Kohn Pederson Fox Associates’ mixed-use tower is finally complete, 16 years after the original design was finished.

The Shanghai World Financial Center isn’t just well known—it’s been making headlines for more than a decade. Its original 1993 design was halted after foundations were completed, just before the Asian financial crisis of the late 1990s. Subsequent engineering innovations replaced a concrete structure with a diagonal-braced frame with outrigger trusses coupled to the columns of the megastructure. This reduced the weight of the overall building by more than 10 percent and added an additional 32 meters to the building’s height without changing the existing underground work.


The 4.1 million-square-foot tower’s form is derived from a square prism—an ancient Chinese symbol of the earth—intersected by two “cosmic arches,” described by the architects as representing the heavens. The resulting mass provides large floor plates for offices on the lower levels (the total office space is 2.4 million square feet over 70 floors). Footprints get considerably smaller on the upper levels, where the Park Hyatt hotel occupies the 79th to 93rd floors. The building’s signature cutout top provides expansive views of the Chinese financial capital from the 100th-floor Skywalk.

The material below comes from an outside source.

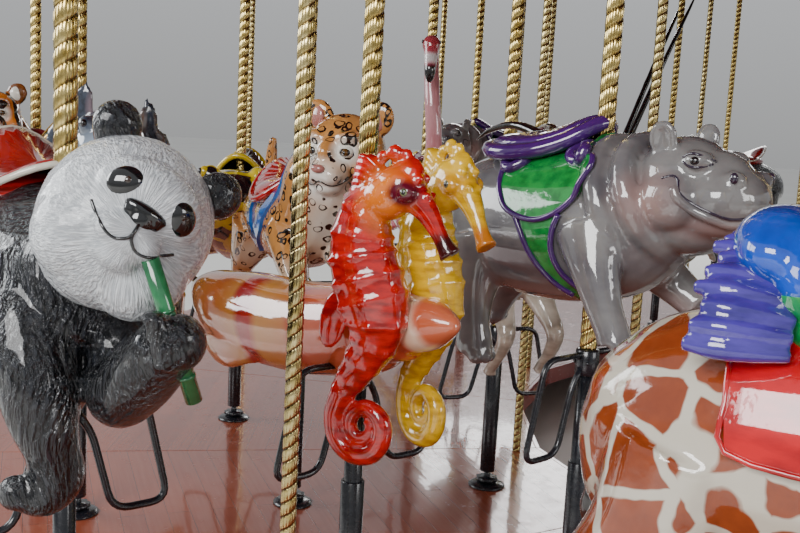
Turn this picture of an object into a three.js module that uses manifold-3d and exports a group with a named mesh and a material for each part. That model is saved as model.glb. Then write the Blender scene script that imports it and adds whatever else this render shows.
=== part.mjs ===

The podium at the building’s base incorporates retail, conference space, and other public functions in a design whose overlapping circles, squares, and resulting angles are intended to evoke the same heaven-and-earth dynamic as the tower. The jurors criticized it for its “edge city” qualities, although they agreed to overlook this shortcoming since it’s endemic to the surrounding Pudong district. Aaron Betsky praised it as “one of the most elegant skyscrapers of recent years” while Marion Weiss referred to its memorable form as “the blonde girl.” Ralph Johnson admitted his sole experience of the building is observing it from cab rides across the city. He said, “You really can see it’s the tallest building in Shanghai,” adding, “it goes from very thin to very wide. Every angle of the tower is different as you go around the city.”